How has Bush gone against his father on the foreign policy stage? Let's count the ways:
Diplomacy, diplomacy, diplomacy: Bush Senior has kept a pretty tight lip, but chances are he's aghast at his son's insistence on going it alone. While stiff and maladroit on the domestic stage (remember Bush-speak?), in the international arena, dad was a master of global charm, bonding with fellow world leaders and then using his carefully cultivated relationships to build unprecedented allied resolve against Saddam.
At first, it looked like young Bush learned well at his father's knee. Recall how he looked deeply into Russian President Vladamir Putin's eyes and found the soul of a good man? Pundits had a field day, but such warm-and-fuzzy diplomatic feints produce a glue that can hold nations together when times get rough.
Yet what has happened since September 11 has been a disaster for American diplomacy that even Secretary of State Powell -- a pretty good diplomat in his own right -- can't fix. It's not just Bush's decision to ignore and deride traditional allies. He has put his one true partner, British Prime Minister Tony Blair, in grave political danger.
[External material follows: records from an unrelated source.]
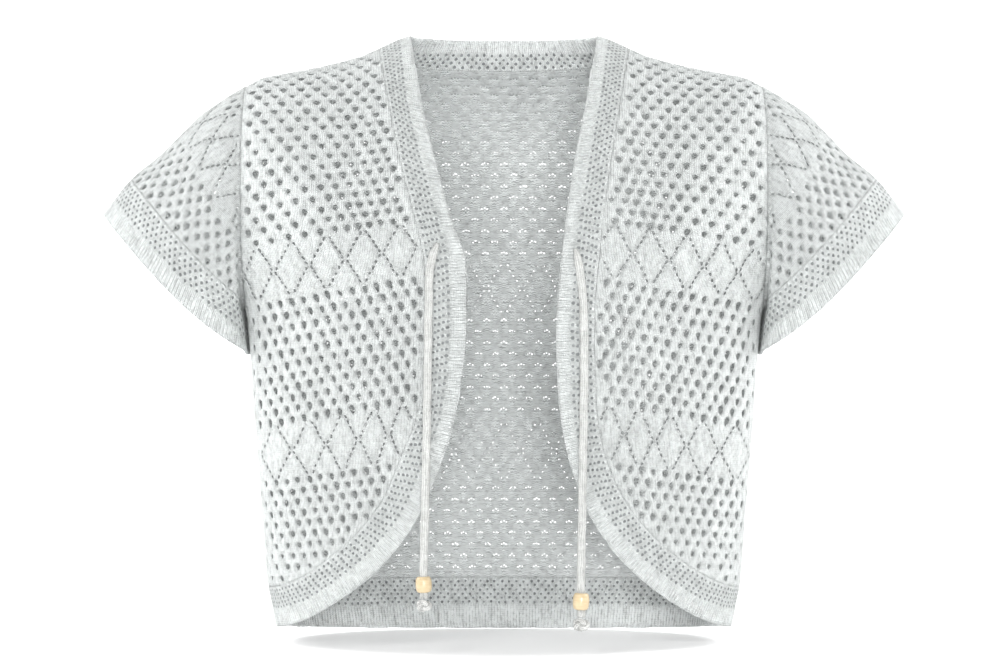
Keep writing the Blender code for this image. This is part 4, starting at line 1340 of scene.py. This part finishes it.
tree.links.new(pale, shader.inputs["Base Color"])
shader.inputs["Roughness"].default_value = 0.9
shader.inputs["Emission Color"].default_value = (1, 1, 1, 1)
shader.inputs["Emission Strength"].default_value = 0.33
# The paper shows on its lit side only, so that it never hides the garment
away = node_of(tree, "ShaderNodeNewGeometry").outputs["Backfacing"]
clear = node_of(tree, "ShaderNodeBsdfTransparent").outputs[0]
one_sided = node_of(tree, "ShaderNodeMixShader", {0: away, 1: shader.outputs[0], 2: clear})
tree.links.new(one_sided.outputs[0], tree.nodes["Material Output"].inputs["Surface"])
floor_mesh.materials.append(paper)
floor = bpy.data.objects.new("studio_sweep", floor_mesh)
bpy.context.scene.collection.objects.link(floor)

for name, place, aim, size, watts in (
        ("key_light", (-0.9, -2.4, 1.2), (0, 0, -0.2), 0.7, 22),
        ("front_light", (0.15, -3.0, -0.1), (0, 0, -0.2), 0.7, 54),
        ("wall_light_left", (-1.9, 0.35, 0.9), (-0.4, 1.4, -0.1), 1.2, 47),
        ("wall_light_right", (1.9, 0.35, 0.9), (0.4, 1.4, -0.1), 1.2, 47)):
    lamp = bpy.data.lights.new(name, "AREA")
    lamp.size = size
    lamp.energy = watts
    holder = bpy.data.objects.new(name, lamp)
    holder.location = place
    holder.rotation_euler = (Vector(aim) - Vector(place)).to_track_quat("-Z", "Y").to_euler()
    holder.visible_camera = False
    bpy.context.scene.collection.objects.link(holder)

world = bpy.data.worlds.new("studio_air")
world.use_nodes = True
world.node_tree.nodes["Background"].inputs[0].default_value = (1.0, 1.0, 1.0, 1)
world.node_tree.nodes["Background"].inputs[1].default_value = 0.52
bpy.context.scene.world = world

eye = bpy.data.cameras.new("camera")
eye.lens = 104.76
eye.sensor_width = 36.0
eye.clip_end = 20
camera = bpy.data.objects.new("camera", eye)
camera.location = (0, -2.2, -0.225)
camera.rotation_euler = (pi / 2, 0, 0)
bpy.context.scene.collection.objects.link(camera)
bpy.context.scene.camera = camera
bpy.context.scene.view_settings.view_transform = "Standard"
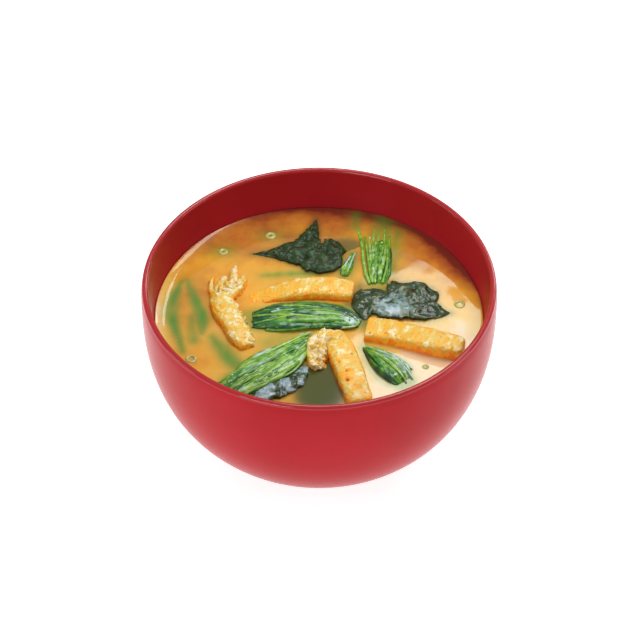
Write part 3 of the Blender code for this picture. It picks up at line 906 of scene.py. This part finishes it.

More remarkably, Bush has allowed senior aides like Rumsfeld to publicly take gratuitous and unnecessary digs, calling France and Germany the "Old Europe," for example.
It's quite possible that Bush never could count on China or Russia, or even France and Germany, to back an invasion of Iraq. But it was well within reason to expect that these nations would stand back and say nothing -- if they had been afforded even a little of the old-fashioned Bush TLC. Now the widening divisions at the U.N. threaten to alter U.S. relationships with friends and rivals alike for years to come.
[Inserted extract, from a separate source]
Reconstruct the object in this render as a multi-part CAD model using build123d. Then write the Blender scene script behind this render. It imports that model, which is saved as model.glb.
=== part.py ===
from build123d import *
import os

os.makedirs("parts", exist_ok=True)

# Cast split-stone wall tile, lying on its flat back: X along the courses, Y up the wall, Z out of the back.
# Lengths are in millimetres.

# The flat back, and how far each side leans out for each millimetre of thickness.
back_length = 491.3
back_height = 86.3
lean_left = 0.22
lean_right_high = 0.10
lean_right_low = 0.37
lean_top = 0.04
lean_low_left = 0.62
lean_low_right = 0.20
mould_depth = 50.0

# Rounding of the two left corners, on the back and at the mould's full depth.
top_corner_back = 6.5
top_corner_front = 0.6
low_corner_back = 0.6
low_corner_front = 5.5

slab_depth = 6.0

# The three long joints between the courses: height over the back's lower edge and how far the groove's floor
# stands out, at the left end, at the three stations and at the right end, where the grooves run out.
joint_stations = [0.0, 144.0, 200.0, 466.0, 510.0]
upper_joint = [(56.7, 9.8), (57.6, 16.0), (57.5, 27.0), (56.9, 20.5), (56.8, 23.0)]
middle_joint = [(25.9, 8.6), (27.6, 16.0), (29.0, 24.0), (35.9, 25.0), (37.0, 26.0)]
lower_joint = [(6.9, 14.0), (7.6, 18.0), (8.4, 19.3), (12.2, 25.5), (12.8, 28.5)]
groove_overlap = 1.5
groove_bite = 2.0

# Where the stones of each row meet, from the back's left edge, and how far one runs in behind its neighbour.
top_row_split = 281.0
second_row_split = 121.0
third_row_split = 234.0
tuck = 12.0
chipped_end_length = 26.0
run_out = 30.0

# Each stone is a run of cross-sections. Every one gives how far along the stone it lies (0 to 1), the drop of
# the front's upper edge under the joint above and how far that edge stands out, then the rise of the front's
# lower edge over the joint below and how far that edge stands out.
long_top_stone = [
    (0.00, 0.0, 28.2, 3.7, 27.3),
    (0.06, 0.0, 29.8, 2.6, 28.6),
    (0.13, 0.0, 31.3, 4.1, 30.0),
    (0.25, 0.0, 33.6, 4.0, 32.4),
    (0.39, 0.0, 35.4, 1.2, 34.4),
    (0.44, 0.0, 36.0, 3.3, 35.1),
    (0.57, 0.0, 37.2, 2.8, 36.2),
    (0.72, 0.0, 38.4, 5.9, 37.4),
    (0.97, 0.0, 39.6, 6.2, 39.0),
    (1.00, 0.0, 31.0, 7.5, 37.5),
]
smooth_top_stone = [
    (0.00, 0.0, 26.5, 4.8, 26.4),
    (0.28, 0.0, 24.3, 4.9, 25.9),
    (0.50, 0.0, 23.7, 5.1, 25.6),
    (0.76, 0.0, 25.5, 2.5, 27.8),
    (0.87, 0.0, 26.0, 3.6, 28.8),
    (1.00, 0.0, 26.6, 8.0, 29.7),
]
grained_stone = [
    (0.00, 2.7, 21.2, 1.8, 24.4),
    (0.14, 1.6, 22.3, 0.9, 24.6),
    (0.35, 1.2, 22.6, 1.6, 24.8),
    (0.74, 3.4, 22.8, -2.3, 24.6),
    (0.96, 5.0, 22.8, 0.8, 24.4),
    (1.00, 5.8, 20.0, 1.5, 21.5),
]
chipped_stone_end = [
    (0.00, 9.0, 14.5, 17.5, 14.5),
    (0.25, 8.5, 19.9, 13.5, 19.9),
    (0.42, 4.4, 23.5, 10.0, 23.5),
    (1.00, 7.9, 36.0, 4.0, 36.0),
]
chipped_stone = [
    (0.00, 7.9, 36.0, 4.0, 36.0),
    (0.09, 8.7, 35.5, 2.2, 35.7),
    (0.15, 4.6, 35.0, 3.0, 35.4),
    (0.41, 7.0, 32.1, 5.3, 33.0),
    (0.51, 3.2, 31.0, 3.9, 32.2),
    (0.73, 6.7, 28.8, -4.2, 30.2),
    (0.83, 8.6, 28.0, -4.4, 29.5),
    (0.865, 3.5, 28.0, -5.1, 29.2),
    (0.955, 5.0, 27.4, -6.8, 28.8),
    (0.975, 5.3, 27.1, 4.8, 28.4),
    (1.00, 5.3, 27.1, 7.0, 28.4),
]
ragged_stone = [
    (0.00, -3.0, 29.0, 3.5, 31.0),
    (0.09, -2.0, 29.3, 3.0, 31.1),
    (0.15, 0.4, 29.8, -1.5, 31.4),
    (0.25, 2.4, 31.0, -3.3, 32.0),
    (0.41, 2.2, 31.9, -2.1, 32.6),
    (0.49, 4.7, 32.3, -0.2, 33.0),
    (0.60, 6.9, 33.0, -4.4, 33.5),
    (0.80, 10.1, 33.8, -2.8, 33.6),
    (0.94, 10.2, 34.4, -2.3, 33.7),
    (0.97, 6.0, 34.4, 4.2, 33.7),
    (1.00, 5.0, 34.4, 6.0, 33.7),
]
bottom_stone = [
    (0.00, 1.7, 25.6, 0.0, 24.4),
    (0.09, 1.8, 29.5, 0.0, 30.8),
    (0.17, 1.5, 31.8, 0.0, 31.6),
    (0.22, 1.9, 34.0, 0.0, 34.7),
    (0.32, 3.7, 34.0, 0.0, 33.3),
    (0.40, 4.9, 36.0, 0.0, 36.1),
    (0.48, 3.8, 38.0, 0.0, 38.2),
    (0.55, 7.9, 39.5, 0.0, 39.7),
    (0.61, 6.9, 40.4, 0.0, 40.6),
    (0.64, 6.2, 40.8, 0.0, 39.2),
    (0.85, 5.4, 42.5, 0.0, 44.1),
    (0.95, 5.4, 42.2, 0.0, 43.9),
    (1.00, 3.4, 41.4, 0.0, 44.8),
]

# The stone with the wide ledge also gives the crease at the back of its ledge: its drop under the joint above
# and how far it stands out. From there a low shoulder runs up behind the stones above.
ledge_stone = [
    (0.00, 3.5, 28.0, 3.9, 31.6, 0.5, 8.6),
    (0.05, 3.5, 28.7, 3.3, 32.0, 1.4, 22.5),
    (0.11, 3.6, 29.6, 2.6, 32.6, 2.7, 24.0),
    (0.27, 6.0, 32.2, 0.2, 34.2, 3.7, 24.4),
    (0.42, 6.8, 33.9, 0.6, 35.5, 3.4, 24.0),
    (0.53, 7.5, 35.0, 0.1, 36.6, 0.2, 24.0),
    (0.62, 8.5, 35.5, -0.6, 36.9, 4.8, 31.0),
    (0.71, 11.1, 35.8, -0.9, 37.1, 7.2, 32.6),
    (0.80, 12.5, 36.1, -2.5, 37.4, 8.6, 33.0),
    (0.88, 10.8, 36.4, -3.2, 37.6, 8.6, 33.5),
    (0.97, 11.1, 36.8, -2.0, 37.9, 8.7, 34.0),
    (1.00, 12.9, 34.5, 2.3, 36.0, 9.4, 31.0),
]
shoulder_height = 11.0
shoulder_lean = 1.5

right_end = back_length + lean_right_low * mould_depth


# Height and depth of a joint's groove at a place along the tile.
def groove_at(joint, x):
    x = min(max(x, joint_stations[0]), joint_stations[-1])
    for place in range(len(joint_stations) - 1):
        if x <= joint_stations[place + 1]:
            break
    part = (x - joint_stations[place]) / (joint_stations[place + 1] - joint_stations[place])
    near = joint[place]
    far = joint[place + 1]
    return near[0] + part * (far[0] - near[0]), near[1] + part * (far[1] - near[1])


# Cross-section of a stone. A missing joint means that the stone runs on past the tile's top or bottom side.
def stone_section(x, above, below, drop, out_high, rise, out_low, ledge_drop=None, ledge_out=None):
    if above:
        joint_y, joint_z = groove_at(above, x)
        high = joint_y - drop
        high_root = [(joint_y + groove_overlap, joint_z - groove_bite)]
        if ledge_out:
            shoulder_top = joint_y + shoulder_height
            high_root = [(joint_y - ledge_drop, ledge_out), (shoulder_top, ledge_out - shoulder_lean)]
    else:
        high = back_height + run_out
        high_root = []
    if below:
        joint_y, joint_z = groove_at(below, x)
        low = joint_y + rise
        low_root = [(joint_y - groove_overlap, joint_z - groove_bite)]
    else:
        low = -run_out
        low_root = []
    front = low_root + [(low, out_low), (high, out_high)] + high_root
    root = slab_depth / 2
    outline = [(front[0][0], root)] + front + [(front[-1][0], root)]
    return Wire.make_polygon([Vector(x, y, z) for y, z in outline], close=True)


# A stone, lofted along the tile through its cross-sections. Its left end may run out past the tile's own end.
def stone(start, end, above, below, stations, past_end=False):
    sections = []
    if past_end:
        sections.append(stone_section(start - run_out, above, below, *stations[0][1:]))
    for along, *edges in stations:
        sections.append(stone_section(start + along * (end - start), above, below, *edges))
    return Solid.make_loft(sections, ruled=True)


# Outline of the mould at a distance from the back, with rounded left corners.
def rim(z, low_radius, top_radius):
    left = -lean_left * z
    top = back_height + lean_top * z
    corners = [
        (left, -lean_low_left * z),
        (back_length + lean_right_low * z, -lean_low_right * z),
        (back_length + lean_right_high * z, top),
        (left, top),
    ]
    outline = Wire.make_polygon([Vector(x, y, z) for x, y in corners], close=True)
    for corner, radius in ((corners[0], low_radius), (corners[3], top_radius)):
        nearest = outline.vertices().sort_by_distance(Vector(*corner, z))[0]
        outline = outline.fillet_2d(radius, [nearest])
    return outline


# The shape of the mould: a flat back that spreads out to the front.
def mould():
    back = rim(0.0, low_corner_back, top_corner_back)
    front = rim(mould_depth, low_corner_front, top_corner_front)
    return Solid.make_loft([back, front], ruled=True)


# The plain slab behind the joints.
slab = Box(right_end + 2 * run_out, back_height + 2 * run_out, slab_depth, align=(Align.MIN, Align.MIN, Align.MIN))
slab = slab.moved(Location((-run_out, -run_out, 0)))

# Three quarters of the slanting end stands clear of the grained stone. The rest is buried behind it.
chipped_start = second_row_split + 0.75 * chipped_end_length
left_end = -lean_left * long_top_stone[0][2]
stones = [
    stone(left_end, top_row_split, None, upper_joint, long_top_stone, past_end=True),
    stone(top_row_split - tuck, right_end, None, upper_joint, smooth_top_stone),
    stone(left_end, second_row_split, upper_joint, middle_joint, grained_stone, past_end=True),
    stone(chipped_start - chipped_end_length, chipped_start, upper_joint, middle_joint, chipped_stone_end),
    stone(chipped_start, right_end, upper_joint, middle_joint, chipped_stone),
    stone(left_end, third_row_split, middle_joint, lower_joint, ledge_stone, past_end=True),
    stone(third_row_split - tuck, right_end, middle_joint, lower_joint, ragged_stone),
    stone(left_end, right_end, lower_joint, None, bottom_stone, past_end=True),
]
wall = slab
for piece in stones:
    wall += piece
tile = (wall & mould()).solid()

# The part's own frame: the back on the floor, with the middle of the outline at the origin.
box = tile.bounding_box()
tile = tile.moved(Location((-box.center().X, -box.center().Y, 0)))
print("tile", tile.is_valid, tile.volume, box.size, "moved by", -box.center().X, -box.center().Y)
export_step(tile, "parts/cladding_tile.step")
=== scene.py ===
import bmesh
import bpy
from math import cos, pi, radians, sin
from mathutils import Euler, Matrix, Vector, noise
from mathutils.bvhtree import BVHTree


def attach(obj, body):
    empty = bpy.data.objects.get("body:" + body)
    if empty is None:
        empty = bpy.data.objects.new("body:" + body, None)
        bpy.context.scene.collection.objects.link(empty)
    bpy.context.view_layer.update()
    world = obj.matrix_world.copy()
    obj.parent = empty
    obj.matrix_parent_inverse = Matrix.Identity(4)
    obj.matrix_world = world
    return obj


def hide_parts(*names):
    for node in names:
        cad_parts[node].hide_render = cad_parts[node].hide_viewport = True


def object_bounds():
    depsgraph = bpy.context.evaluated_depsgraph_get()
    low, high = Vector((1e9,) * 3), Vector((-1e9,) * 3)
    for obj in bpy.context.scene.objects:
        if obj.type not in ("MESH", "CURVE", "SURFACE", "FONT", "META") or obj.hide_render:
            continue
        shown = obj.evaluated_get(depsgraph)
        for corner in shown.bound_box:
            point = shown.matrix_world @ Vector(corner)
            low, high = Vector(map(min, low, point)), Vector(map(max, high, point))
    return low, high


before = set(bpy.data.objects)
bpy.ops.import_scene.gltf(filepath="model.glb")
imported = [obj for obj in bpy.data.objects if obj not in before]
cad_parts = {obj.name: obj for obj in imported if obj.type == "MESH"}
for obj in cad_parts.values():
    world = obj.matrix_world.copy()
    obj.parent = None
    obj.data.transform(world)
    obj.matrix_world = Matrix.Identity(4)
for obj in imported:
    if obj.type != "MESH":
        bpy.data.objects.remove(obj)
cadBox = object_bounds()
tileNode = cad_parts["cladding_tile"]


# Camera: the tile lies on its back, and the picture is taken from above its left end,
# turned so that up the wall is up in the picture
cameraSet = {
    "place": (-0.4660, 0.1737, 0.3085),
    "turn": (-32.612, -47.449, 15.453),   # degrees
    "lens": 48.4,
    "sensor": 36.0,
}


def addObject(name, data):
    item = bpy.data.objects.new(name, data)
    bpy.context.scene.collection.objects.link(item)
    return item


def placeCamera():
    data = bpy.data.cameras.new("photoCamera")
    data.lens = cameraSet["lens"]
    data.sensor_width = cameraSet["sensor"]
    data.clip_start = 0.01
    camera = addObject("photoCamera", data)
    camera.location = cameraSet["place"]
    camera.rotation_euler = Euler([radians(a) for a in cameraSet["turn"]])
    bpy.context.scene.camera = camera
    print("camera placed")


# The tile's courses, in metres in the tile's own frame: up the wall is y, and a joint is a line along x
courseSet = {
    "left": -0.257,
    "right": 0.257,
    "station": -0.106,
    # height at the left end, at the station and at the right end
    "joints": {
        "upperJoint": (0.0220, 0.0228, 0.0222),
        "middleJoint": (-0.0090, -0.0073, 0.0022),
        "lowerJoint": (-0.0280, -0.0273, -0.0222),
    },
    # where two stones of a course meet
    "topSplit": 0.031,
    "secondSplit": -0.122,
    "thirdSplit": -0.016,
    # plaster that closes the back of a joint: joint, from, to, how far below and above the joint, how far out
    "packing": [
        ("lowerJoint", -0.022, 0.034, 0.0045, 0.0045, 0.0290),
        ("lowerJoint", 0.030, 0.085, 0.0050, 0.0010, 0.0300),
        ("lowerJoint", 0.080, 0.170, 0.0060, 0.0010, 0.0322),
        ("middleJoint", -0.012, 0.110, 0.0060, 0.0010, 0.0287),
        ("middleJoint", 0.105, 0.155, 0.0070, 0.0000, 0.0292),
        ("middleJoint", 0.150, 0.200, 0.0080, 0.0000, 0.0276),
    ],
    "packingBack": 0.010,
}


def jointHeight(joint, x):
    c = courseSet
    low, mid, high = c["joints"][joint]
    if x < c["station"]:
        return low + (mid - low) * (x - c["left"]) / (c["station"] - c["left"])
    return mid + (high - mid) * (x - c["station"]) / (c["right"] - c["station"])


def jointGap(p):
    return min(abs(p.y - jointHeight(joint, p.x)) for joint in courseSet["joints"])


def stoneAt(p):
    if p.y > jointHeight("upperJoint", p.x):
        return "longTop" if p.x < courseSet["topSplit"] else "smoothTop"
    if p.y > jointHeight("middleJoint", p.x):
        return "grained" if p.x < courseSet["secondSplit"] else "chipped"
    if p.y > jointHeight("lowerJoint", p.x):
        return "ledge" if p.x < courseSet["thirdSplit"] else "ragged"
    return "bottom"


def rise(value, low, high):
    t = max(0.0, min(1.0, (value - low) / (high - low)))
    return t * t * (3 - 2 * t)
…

Even dad -- who had remained silent throughout the buildup to war -- can't hold his tongue anymore. In a rare public speech at Tufts University on Feb. 26, he seemed to be telegraphing his son to recognize the importance of friends on the world stage: "You've got to reach out to the other person. You've got to convince them that long-term friendship should trump short-term adversity." Listen to your father, Mr. President.